Dayflow is a free, open-source Mac utility that reads your calendar events and constructs a visual timeline of your day, giving you an at-a-glance map of how your hours are actually spent.
What is Dayflow?
Dayflow is a lightweight macOS app that turns your calendar data into a chronological, visual timeline so you can see your day as a continuous flow of time rather than a list of disconnected events. It pulls from the calendars you already maintain and renders them in a format that makes gaps, overlaps, and busy stretches immediately obvious — no manual input required.
The project lives on GitHub under an open-source licence, which means you can inspect exactly what it does with your calendar access before granting permissions. For anyone who has ever felt blindsided by how fragmented their day looks once meetings and commitments are laid out end to end, Dayflow offers a quiet moment of clarity.
What does Dayflow do best?
Dayflow excels at making time visible in a way that standard calendar apps — iCal, Fantastical, Morgen — simply don't prioritise. Those apps optimise for scheduling and editing; Dayflow optimises for reflection and awareness.
The moment you open it, you see your day rendered as a timeline rather than a grid of hour blocks. That shift in framing matters: it's easier to spot a two-hour gap you forgot about, or to realise that four back-to-back calls leave zero margin before dinner. I've found myself opening Dayflow first thing each morning the way I used to open a paper planner — to get a felt sense of the day ahead before diving into the noise.
- Automatic synthesis from existing calendar sources — no duplicate entry
- Clean, linear timeline layout that reveals time density at a glance
- Zero subscription, zero account, zero telemetry (open source, inspect the code yourself)

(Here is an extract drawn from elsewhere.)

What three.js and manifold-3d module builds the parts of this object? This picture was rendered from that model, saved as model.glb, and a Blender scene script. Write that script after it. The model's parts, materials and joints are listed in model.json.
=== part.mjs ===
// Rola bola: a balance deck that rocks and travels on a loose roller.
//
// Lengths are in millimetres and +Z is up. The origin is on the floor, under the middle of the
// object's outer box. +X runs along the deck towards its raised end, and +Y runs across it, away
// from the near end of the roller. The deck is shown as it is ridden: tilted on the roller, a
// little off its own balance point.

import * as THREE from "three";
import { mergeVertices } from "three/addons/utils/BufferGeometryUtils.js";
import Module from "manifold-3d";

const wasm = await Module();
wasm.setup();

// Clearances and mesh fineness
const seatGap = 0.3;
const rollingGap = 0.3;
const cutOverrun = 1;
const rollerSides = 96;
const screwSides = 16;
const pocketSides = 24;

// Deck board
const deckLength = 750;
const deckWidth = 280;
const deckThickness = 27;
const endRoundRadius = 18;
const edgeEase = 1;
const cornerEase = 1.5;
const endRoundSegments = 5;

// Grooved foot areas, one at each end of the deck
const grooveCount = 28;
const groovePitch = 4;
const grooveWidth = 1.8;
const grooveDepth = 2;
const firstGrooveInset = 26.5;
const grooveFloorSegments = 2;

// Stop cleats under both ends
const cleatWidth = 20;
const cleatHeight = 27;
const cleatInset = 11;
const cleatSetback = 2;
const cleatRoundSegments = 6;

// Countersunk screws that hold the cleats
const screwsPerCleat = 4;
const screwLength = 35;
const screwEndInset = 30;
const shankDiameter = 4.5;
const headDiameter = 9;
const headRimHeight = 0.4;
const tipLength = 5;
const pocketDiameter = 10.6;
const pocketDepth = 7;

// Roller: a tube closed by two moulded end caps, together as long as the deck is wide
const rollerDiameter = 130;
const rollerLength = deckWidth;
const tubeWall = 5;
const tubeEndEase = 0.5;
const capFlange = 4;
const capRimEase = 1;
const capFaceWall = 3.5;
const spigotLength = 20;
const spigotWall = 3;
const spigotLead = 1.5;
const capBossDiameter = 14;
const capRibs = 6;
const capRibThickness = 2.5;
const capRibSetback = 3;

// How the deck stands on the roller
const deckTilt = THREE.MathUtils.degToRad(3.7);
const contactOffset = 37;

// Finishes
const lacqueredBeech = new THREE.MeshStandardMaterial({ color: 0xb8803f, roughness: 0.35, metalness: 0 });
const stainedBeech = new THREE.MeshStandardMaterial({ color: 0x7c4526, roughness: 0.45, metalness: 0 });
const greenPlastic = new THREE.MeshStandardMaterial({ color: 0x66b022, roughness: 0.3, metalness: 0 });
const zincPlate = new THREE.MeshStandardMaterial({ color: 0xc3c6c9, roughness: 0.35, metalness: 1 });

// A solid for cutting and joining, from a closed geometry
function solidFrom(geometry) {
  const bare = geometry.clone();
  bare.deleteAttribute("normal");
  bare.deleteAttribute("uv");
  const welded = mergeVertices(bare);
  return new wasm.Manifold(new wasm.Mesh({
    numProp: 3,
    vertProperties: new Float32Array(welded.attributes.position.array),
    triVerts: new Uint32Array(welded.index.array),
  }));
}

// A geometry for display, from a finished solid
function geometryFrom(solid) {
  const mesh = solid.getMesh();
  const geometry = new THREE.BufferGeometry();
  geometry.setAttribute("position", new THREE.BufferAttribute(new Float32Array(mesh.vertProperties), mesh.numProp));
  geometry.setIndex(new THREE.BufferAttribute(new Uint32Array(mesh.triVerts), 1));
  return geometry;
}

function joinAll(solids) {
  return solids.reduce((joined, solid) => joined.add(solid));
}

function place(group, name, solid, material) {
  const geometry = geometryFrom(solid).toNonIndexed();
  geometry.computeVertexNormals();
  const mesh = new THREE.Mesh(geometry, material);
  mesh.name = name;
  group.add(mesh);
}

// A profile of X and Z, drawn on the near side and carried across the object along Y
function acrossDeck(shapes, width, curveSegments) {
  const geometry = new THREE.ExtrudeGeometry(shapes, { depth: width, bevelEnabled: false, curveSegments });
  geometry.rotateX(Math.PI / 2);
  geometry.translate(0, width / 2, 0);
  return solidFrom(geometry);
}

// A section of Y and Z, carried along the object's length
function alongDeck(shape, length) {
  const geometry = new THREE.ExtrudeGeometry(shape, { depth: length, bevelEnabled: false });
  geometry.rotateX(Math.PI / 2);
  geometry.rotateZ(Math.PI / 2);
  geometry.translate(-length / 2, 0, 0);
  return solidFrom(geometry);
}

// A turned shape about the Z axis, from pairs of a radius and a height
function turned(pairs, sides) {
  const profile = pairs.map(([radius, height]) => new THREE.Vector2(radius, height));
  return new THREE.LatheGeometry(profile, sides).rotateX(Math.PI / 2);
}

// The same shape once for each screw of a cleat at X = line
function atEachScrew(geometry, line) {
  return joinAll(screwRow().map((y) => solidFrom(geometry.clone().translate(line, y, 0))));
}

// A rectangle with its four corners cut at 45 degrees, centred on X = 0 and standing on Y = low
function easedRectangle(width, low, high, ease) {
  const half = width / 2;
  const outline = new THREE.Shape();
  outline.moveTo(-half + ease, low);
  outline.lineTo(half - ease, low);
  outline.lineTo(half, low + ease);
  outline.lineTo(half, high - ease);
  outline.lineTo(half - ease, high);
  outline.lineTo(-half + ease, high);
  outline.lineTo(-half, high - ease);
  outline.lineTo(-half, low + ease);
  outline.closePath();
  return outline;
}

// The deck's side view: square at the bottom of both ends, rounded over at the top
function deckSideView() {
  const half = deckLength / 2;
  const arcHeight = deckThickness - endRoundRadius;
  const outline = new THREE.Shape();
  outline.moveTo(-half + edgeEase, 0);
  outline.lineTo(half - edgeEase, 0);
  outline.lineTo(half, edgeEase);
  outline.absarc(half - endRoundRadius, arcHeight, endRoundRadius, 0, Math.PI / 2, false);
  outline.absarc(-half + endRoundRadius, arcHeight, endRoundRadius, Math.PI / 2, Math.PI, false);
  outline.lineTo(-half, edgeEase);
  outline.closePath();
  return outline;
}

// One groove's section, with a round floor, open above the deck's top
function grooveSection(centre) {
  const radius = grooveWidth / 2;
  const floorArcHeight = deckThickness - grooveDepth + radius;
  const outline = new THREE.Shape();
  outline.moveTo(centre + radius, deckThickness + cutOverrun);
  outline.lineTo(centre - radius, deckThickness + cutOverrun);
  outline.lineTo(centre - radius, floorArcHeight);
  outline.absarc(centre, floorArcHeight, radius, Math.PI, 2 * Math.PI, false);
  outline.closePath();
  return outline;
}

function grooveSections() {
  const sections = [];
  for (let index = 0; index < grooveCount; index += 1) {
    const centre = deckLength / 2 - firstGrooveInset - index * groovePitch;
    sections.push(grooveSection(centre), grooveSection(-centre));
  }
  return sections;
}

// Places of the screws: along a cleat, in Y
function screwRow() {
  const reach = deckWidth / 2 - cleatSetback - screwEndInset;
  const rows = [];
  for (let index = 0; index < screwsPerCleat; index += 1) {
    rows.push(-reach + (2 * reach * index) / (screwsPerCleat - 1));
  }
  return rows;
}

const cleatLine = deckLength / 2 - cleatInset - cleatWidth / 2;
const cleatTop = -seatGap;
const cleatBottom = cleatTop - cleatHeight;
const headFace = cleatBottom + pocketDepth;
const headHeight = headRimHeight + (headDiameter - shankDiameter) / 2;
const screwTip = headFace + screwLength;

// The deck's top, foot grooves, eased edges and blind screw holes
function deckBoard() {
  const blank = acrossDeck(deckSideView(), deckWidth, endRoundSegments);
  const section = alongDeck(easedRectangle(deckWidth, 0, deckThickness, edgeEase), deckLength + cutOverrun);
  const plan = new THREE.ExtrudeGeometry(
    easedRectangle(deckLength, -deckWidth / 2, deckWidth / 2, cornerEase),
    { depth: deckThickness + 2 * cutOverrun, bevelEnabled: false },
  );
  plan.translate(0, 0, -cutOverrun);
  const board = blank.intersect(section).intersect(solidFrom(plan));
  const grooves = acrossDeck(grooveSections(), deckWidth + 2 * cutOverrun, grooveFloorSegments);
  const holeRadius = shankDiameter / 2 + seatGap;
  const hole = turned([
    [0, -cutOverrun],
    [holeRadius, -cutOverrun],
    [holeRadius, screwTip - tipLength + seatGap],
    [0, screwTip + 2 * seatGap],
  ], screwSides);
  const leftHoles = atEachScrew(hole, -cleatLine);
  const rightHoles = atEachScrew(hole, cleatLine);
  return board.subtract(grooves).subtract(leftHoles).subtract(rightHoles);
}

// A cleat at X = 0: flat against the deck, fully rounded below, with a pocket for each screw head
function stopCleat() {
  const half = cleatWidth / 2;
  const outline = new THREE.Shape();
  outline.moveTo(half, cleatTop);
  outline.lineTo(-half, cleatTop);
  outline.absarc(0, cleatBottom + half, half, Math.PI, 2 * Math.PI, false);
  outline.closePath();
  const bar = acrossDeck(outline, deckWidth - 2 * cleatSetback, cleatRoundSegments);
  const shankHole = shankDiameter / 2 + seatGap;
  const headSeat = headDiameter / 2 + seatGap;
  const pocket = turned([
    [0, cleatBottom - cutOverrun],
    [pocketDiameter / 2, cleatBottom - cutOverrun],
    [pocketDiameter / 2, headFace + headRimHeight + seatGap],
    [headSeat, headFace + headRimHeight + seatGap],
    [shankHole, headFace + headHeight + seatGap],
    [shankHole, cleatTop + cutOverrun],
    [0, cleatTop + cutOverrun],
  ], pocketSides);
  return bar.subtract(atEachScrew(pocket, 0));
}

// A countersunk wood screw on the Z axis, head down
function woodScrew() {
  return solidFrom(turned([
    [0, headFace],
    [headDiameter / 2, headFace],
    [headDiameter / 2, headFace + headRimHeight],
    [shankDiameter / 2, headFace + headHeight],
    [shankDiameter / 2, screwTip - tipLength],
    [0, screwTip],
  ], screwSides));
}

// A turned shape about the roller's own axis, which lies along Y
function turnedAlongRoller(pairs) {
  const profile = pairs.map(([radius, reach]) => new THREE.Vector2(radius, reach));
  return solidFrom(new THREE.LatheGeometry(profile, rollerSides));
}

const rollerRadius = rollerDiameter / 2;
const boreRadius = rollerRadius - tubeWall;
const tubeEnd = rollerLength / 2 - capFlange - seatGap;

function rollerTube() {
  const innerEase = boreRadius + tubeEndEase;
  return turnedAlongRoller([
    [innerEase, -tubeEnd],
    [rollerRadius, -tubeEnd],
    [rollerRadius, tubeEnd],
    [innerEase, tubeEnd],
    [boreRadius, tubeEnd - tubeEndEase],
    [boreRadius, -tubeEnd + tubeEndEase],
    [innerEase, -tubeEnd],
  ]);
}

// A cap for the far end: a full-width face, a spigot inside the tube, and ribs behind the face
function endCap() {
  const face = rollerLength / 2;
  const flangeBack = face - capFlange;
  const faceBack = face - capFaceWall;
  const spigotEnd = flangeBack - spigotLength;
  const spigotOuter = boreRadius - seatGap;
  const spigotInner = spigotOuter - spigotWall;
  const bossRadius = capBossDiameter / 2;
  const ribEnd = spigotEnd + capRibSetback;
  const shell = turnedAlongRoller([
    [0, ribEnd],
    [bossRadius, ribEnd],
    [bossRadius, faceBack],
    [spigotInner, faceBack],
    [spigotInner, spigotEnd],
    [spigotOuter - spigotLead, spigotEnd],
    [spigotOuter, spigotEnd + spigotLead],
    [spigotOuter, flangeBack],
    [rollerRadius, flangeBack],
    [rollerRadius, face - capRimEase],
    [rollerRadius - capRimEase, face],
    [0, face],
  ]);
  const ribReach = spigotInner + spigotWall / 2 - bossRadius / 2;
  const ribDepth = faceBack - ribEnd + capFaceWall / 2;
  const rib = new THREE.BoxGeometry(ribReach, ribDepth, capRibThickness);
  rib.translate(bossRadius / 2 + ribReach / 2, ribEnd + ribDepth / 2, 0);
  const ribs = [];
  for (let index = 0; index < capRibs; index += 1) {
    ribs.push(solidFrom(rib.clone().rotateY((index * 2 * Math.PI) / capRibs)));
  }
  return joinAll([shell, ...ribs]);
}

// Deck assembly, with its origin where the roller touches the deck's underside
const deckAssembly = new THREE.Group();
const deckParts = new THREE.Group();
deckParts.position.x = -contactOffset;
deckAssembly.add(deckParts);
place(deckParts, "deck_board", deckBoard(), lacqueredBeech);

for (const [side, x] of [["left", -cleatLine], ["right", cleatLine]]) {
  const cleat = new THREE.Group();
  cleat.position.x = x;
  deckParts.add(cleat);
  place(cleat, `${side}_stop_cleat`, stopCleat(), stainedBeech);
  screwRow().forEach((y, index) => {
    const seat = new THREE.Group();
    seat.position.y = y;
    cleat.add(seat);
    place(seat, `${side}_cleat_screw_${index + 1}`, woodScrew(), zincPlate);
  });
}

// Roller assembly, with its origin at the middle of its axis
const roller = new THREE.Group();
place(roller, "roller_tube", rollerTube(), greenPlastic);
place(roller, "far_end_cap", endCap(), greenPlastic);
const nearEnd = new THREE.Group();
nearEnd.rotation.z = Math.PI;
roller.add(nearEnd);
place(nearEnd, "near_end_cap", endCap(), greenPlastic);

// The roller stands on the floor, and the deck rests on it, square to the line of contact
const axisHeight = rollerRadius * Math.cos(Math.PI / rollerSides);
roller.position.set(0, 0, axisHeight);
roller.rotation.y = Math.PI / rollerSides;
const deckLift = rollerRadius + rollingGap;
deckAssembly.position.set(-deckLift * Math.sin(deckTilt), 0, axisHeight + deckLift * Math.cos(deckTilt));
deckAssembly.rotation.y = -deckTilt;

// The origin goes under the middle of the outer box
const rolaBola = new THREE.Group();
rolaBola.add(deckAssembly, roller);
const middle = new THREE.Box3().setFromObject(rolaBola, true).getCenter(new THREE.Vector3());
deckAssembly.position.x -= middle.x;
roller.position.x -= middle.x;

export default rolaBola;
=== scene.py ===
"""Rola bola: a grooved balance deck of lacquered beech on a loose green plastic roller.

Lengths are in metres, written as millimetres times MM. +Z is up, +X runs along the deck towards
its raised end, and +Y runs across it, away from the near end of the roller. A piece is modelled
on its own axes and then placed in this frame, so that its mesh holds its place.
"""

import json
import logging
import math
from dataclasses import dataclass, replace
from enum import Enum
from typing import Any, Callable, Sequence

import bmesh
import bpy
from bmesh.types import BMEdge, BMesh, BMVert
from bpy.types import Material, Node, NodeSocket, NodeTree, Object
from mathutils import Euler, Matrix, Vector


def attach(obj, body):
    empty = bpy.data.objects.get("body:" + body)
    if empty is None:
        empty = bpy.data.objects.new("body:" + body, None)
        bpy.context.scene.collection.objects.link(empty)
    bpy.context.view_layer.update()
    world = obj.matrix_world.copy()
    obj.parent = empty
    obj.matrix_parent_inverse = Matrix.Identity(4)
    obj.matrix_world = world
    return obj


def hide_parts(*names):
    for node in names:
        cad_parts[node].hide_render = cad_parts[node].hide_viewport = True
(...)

- Minimal footprint — it doesn't try to be a full calendar replacement
Is Dayflow free?
Yes — Dayflow is completely free to download and use, with no premium tier, no in-app purchases, and no subscription. As an open-source project hosted on GitHub, the source code is publicly available. You're trusting the community and the maintainer, not a corporate privacy policy.
Who should use Dayflow?
Dayflow is best suited to people whose days are calendar-driven — consultants, managers, designers, and developers who live in back-to-back meetings and need a fast way to orient themselves without opening a full-featured calendar app. If your calendar is sparse or you schedule very little, the timeline won't tell you much you don't already know.
It's also a natural fit for anyone practising time-blocking or trying to audit how their hours are actually allocated versus how they intend to spend them. Seeing the timeline at the end of a day is a low-effort retrospective that no todo app I've tried — Things 3, Notion, OmniFocus — provides out of the box.
If you need deep scheduling power, cross-device sync with edit capabilities, or AI-assisted rescheduling, look at Fantastical or Morgen instead. Dayflow is firmly in the viewer category, not the scheduler category, and that focus is what keeps it elegant.
What are the best Dayflow alternatives?
The closest spiritual alternative is Reclaim.ai's timeline view or the Routine app, both of which layer a time-blocking canvas on top of calendar data — but both require accounts and carry subscription costs. Fantastical's day view comes close aesthetically but is built around editing, not passive observation. Morgen offers a unified timeline across multiple calendars with task integration, making it more powerful but also more complex. For pure, frictionless timeline viewing at zero cost, nothing on the Mac currently matches Dayflow's simplicity.
It's also worth comparing Dayflow to simply using macOS's own Calendar.app in day view — the native app is fine for editing but renders time as uniform rows rather than a proportional, flowing strip. That distinction is subtle until you experience it.
How does Dayflow compare to Fantastical?
Fantastical is a fully-featured calendar powerhouse with natural-language input, weather integration, invitations, and multi-account sync. Dayflow does one thing Fantastical doesn't emphasise: it shows your day as a read-only timeline, optimised for awareness rather than action. They're not substitutes — I run both. Fantastical handles all my scheduling; Dayflow is what I glance at when I want a bird's-eye view of the hours ahead without the cognitive overhead of a feature-rich interface.